Your father’s gone a-hunting
He’s deep in the forest so wild
And he cannot take his wife with him
He cannot take his child
Your father’s gone a-hunting
In the quicksand and the clay
And a woman cannot follow him
Although she knows the way
Your father’s gone a-hunting
Through the silver and the glass
Where only greed can enter
But spirit, spirit cannot pass
Your father’s gone a-hunting
For the beast we’ll never cannot bind
And he leaves a baby sleeping
And his blessings all behind
Your father’s gone a-hunting
And he’s lost his lucky charm
And he’s lost the guardian heart
That keeps the hunter from the harm
Your father’s gone a-hunting
He asked me to say goodbye
And he warned me not to stop him
I wouldn’t, I wouldn’t even try
This song, included on Various Positions (1984), seems at first a simple re-working of an old folk song.
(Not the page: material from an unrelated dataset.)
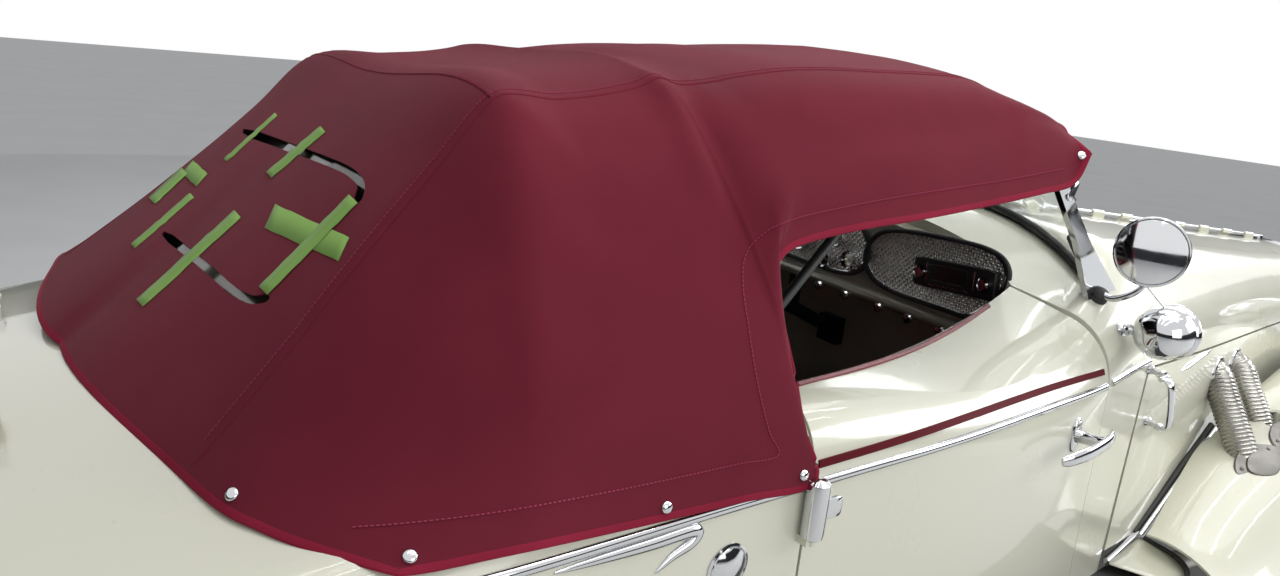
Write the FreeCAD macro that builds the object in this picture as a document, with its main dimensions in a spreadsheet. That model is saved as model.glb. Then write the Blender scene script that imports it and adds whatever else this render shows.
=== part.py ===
import FreeCAD, Part
import math
import os

V = FreeCAD.Vector
doc = FreeCAD.newDocument("Convertible")

# Driving sizes in millimetres and degrees: name, value.
# Frame: +Z up, the car faces -Y, its right side is -X, the ground is Z = 0.
SIZES = (
    ("wheelbase", 3226),
    ("front_overhang", 752),
    ("rear_overhang", 962),
    ("track_width", 1460),
    ("tyre_radius", 360),
    ("tyre_width", 184),
    ("rim_radius", 224),
    ("rim_width", 150),
    ("hub_radius", 60),
    ("hub_cap_radius", 84),
    ("stub_radius", 20),
    ("stub_reach", 29),
    ("kingpin_inset", 104),
    ("kingpin_radius", 12),
    ("fit_clearance", 0.3),
    ("running_clearance", 0.05),
    ("body_half_width", 800),
    ("belt_height", 910),
    ("sill_bottom", 400),
    ("sill_top", 449),
    ("panel_gap", 6),
    ("cabin_wall", 60),
    ("cowl_wall", 25),
    ("sheet_wall", 12),
    ("door_length", 915),
    ("door_rear_from_axle", 808),
    ("door_hinge_stand_off", 18),
    ("firewall_thickness", 12),
    ("floor_thickness", 12),
    ("rail_bottom", 400),
    ("rail_height", 100),
    ("rail_width", 60),
    ("rail_spacing", 800),
    ("kick_rise", 160),
    ("kick_half_length", 450),
    ("axle_tube_radius", 38),
    ("spring_width", 56),
    ("spring_thickness", 26),
    ("fender_half_width", 930),
    ("fender_sheet", 5),
    ("arch_radius", 400),
    ("running_board_thickness", 26),
    ("grille_depth", 70),
    ("grille_lip", 26),
    ("grille_bar_pitch", 32),
    ("screen_thickness", 6),
    ("screen_rail_radius", 11),
    ("fabric_thickness", 8),
    ("bow_radius", 9),
    ("steering_wheel_radius", 180),
    ("steering_rim_radius", 12),
    ("steering_offset", 280),
    ("steering_column_radius", 19),
    ("bumper_height", 420),
    ("bumper_blade", 70),
    ("headlamp_radius", 112),
    ("headlamp_spacing", 1010),
    ("lamp_glass_thickness", 6),
    ("exhaust_radius", 26),
    ("exhaust_height", 285),
    ("muffler_radius", 68),
    ("side_pipe_radius", 34),
    ("engine_half_width", 190),
    ("tank_length", 330),
    ("tow_eye_radius", 14),
    ("jack_pad_width", 90),
    ("jack_pad_drop", 18),
)
sheet = doc.addObject("Spreadsheet::Sheet", "Sizes")
for row, (alias, value) in enumerate(SIZES, 1):
    sheet.set(f"A{row}", alias)
    sheet.set(f"B{row}", str(value))
    sheet.setAlias(f"B{row}", alias)
doc.recompute()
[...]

But it is much more complex than that. For what has the hunter gone “a-hunting”? Who, and of which gender, is the narrator? The context suggests she is the wife-and-mother of the hunter and his child, and that he has not gone hunting for food or fur or the necessaries of life. One plausible reading of the song is that it is the carnal world which the hunter is seeking, the mother and child left behind representing the spiritual world abandoned in that quest. Such an interpretation would certainly be consistent with Cohen’s known themes and interests at the time wrote the song.